## WHAT THE TASK ASKS
Extract all lines from the data beneath that include the word "scene".

═══ INPUT

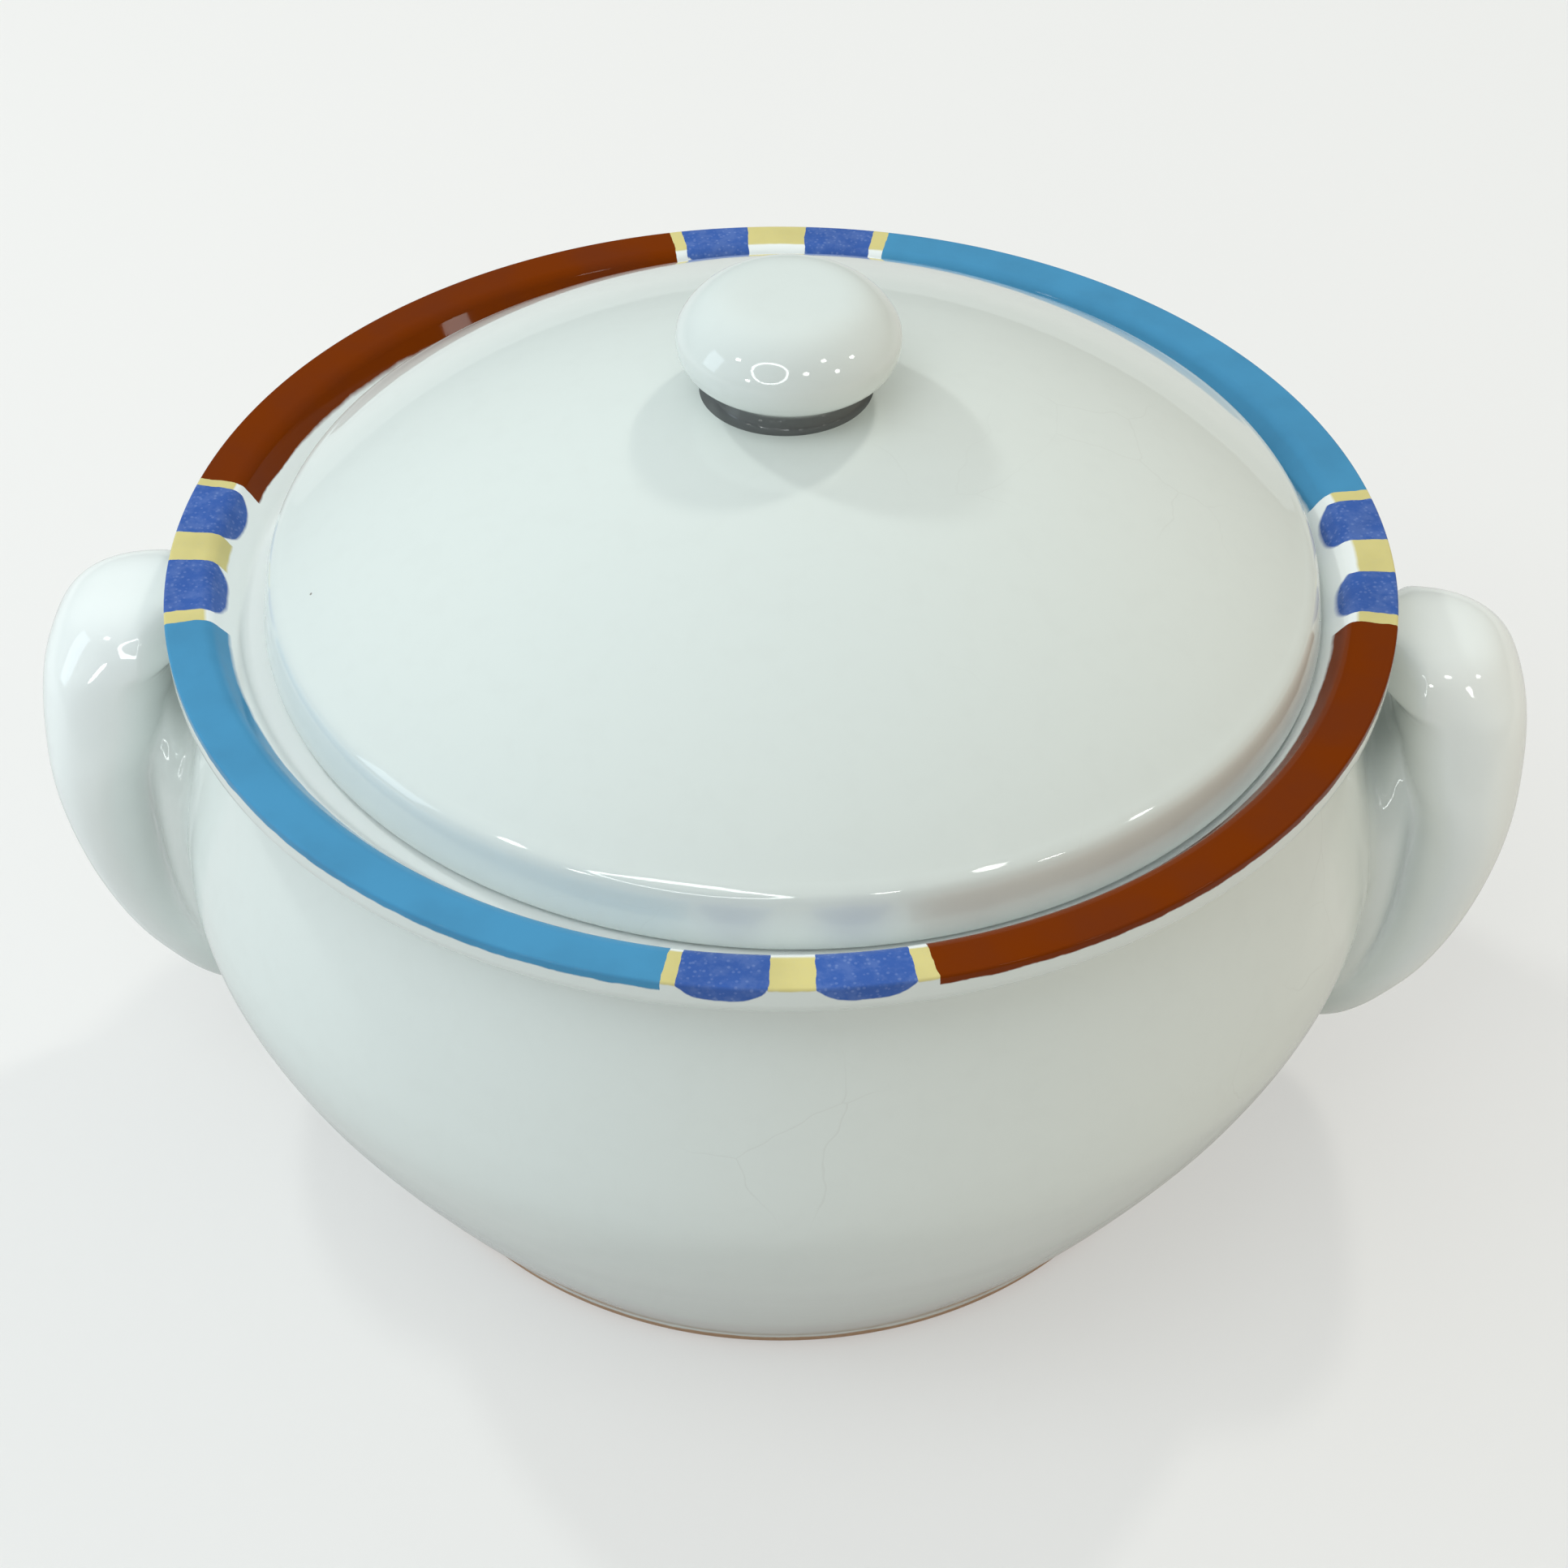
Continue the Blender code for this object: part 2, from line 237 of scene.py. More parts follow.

══════
═══ INPUT

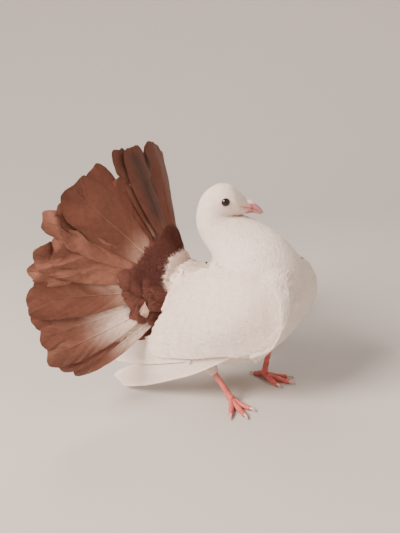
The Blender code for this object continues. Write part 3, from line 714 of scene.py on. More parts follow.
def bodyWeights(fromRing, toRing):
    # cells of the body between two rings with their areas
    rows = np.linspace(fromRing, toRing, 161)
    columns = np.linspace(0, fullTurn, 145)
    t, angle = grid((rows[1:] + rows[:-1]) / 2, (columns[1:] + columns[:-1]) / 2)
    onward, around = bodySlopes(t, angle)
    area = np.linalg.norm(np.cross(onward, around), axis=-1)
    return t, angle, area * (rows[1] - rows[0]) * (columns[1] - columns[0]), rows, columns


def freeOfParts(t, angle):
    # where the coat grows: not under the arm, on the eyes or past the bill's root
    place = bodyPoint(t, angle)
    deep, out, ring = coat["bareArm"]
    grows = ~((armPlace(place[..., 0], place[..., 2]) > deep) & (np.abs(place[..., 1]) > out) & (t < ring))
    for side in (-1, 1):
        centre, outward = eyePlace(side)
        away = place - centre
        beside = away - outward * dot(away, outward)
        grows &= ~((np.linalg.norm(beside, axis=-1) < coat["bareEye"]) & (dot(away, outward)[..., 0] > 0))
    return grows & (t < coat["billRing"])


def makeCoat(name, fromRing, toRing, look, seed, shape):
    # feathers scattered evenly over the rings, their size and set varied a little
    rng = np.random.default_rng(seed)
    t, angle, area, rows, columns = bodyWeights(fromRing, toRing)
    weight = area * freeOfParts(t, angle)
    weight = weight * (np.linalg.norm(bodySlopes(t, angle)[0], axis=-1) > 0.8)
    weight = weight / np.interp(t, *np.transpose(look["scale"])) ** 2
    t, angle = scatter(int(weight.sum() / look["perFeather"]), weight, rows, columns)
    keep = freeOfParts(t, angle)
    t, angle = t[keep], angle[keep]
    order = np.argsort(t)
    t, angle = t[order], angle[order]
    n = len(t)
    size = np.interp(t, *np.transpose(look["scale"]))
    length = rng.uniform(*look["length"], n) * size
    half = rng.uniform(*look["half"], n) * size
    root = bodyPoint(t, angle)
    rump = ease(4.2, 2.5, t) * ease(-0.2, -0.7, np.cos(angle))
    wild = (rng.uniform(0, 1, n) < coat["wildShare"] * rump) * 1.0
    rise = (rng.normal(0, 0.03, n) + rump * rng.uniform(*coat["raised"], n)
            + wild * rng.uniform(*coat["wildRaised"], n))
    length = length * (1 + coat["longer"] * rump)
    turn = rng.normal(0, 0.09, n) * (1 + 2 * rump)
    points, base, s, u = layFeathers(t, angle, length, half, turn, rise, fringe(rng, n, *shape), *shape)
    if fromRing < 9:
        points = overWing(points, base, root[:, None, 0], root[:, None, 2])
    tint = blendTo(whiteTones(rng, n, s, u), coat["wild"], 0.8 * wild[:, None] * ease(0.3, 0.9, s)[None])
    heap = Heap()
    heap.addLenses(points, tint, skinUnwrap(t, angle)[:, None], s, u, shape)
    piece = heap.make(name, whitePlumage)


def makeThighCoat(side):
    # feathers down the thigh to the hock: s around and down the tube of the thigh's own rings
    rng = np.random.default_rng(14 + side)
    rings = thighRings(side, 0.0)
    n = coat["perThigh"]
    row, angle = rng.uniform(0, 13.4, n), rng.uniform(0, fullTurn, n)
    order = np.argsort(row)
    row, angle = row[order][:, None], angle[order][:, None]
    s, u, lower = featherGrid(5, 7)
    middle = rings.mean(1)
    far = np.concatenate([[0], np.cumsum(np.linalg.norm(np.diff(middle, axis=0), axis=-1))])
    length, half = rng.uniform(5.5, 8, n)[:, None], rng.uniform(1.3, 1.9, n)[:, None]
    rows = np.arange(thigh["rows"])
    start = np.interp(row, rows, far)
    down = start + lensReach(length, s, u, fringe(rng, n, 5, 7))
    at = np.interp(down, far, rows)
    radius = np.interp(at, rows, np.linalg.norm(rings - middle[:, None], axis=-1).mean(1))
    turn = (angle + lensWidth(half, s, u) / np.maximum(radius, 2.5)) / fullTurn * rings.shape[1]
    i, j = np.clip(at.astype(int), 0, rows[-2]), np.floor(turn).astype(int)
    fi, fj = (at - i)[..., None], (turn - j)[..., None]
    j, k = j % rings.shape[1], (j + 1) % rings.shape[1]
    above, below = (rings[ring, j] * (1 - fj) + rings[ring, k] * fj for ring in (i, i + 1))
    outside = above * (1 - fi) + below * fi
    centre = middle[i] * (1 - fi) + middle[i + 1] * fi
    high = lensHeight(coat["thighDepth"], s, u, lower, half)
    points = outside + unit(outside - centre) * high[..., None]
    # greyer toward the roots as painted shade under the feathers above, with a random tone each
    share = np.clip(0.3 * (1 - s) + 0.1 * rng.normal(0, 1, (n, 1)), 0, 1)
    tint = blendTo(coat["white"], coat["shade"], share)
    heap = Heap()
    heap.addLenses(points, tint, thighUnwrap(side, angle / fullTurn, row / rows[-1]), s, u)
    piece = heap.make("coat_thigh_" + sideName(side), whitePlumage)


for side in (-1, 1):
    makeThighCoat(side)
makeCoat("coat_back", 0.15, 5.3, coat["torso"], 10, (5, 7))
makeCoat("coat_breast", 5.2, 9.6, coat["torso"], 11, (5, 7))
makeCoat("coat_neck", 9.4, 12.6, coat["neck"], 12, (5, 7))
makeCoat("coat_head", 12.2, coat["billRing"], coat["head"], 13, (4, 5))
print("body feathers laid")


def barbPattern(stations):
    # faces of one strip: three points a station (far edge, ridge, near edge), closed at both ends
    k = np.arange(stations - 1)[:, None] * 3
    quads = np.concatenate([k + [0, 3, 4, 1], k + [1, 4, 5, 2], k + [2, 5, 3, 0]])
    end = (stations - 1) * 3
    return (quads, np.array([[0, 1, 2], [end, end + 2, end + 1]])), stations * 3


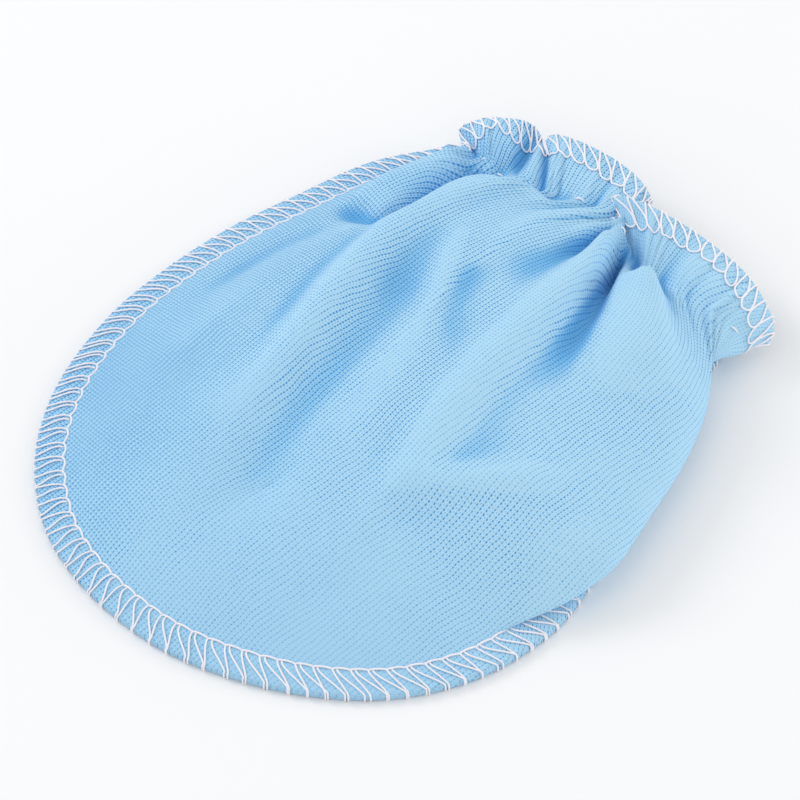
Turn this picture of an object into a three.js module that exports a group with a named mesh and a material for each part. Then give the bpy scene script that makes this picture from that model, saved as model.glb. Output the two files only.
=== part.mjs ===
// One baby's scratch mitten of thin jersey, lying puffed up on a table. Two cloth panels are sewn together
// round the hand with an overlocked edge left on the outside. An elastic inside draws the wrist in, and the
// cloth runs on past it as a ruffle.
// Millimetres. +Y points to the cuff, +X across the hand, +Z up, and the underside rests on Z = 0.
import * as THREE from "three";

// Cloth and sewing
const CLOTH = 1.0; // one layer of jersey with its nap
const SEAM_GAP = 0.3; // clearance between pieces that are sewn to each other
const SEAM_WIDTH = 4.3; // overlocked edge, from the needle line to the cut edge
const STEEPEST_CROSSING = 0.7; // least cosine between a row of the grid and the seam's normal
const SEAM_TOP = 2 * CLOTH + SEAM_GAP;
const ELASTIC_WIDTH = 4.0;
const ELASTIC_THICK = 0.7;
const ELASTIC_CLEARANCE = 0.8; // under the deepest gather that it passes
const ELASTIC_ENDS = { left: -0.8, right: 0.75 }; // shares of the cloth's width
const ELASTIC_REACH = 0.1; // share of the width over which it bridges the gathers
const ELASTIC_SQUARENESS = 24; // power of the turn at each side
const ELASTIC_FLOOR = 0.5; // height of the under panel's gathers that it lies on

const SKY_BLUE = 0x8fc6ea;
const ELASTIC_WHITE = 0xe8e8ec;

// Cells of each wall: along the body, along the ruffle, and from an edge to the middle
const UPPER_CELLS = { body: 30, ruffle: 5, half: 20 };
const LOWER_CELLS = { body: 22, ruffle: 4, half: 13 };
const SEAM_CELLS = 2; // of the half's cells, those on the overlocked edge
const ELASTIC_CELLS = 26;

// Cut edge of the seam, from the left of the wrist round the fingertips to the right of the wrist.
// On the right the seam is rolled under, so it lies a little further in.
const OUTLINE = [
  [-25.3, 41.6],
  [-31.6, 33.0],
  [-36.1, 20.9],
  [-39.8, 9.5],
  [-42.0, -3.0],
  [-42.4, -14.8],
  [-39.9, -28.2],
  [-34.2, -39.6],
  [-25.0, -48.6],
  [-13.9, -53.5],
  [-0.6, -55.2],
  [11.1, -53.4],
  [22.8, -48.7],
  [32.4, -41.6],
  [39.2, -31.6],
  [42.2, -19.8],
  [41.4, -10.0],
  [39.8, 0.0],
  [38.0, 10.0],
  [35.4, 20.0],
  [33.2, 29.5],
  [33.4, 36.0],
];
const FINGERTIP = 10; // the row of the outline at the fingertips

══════

## RESPONSE
Continue the Blender code for this object: part 2, from line 237 of scene.py. More parts follow.
The Blender code for this object continues. Write part 3, from line 714 of scene.py on. More parts follow.
Turn this picture of an object into a three.js module that exports a group with a named mesh and a material for each part. Then give the bpy scene script that makes this picture from that model, saved as model.glb. Output the two files only.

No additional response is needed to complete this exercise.